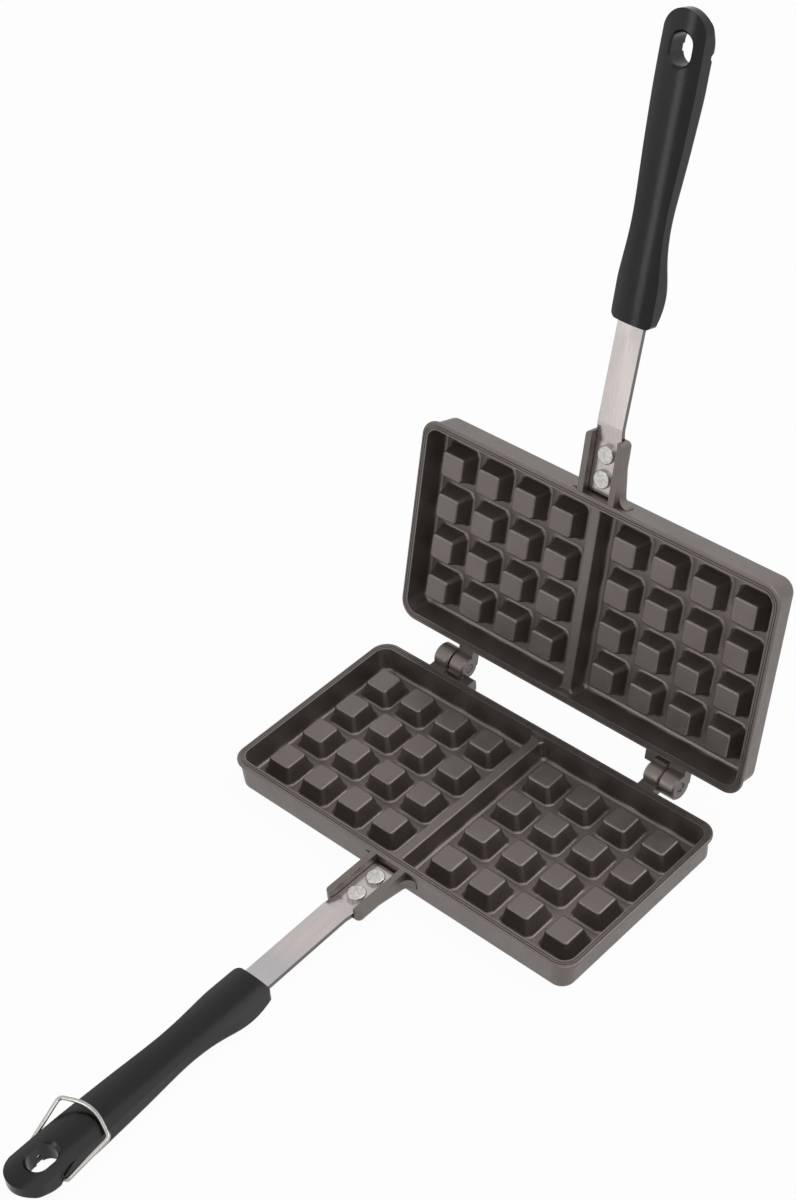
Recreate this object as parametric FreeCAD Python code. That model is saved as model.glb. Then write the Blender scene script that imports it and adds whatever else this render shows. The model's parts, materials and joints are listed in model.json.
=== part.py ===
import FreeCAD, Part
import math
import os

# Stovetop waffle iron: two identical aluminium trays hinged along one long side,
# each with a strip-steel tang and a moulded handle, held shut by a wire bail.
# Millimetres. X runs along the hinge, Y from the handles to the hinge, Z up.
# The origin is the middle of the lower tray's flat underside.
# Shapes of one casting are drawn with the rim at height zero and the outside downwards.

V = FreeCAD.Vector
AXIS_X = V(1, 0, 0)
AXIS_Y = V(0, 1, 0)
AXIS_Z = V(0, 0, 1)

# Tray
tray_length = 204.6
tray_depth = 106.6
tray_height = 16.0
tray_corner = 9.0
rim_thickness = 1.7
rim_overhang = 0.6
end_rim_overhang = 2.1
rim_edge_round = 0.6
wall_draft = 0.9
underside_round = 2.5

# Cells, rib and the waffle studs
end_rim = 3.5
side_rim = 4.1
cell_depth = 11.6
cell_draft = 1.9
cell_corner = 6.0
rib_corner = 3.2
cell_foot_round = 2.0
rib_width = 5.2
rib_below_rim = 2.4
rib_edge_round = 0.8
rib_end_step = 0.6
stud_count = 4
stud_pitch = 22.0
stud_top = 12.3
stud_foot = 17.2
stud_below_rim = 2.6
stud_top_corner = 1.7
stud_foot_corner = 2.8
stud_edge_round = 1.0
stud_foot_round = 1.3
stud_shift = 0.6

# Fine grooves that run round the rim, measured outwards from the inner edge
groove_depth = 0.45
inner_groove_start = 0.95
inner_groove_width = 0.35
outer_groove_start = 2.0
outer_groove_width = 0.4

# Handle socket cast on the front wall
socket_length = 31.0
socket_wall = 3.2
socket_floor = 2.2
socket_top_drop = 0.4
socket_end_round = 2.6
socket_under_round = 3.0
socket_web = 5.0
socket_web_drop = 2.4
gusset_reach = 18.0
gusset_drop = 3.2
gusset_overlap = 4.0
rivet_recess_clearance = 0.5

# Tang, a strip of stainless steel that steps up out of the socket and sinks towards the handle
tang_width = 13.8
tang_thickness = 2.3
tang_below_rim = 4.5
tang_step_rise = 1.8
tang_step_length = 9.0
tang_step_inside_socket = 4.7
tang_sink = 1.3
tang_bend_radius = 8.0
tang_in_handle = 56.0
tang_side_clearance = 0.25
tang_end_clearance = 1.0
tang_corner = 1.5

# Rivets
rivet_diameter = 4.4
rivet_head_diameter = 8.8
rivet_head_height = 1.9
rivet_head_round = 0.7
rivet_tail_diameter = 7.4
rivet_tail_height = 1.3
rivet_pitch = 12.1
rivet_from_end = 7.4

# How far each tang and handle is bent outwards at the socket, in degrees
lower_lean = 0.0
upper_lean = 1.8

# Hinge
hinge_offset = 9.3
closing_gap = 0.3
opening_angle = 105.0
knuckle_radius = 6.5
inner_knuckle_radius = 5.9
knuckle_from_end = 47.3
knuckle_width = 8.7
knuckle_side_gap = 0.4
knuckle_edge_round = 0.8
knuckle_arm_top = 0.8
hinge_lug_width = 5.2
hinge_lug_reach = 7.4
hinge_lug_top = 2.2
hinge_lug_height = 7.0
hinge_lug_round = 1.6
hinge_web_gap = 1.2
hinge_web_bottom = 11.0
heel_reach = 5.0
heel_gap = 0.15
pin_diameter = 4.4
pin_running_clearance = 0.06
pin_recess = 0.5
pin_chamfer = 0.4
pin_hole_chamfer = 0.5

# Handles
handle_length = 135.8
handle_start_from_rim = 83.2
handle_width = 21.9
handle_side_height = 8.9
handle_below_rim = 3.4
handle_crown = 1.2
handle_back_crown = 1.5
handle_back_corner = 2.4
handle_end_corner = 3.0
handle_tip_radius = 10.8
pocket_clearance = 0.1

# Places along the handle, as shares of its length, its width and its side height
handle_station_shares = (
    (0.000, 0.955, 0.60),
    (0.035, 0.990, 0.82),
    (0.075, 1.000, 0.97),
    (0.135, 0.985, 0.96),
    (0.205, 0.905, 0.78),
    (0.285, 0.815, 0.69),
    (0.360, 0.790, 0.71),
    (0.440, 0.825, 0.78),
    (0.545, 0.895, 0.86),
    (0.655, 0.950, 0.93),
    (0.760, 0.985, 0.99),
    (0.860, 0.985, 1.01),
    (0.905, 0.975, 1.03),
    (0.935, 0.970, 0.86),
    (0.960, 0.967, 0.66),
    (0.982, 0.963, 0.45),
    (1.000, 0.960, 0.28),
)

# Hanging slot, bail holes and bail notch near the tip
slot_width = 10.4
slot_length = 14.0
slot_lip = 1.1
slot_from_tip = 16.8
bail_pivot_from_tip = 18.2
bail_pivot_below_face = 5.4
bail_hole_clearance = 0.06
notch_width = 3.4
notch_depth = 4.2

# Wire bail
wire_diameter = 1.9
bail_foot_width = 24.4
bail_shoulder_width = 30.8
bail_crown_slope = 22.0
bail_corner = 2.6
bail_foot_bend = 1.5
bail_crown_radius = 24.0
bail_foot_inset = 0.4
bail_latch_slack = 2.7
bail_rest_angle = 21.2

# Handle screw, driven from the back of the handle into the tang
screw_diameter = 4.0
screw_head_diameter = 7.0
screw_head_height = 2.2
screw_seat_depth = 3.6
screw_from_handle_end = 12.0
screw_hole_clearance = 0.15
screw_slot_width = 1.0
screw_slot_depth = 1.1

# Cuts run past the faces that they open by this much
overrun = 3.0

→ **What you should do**
Using the listing above, list every line in which the string "that" occurs.

→ **Full output**
Recreate this object as parametric FreeCAD Python code. That model is saved as model.glb. Then write the Blender scene script that imports it and adds whatever else this render shows. The model's parts, materials and joints are listed in model.json.
# Fine grooves that run round the rim, measured outwards from the inner edge
# Tang, a strip of stainless steel that steps up out of the socket and sinks towards the handle
# Cuts run past the faces that they open by this much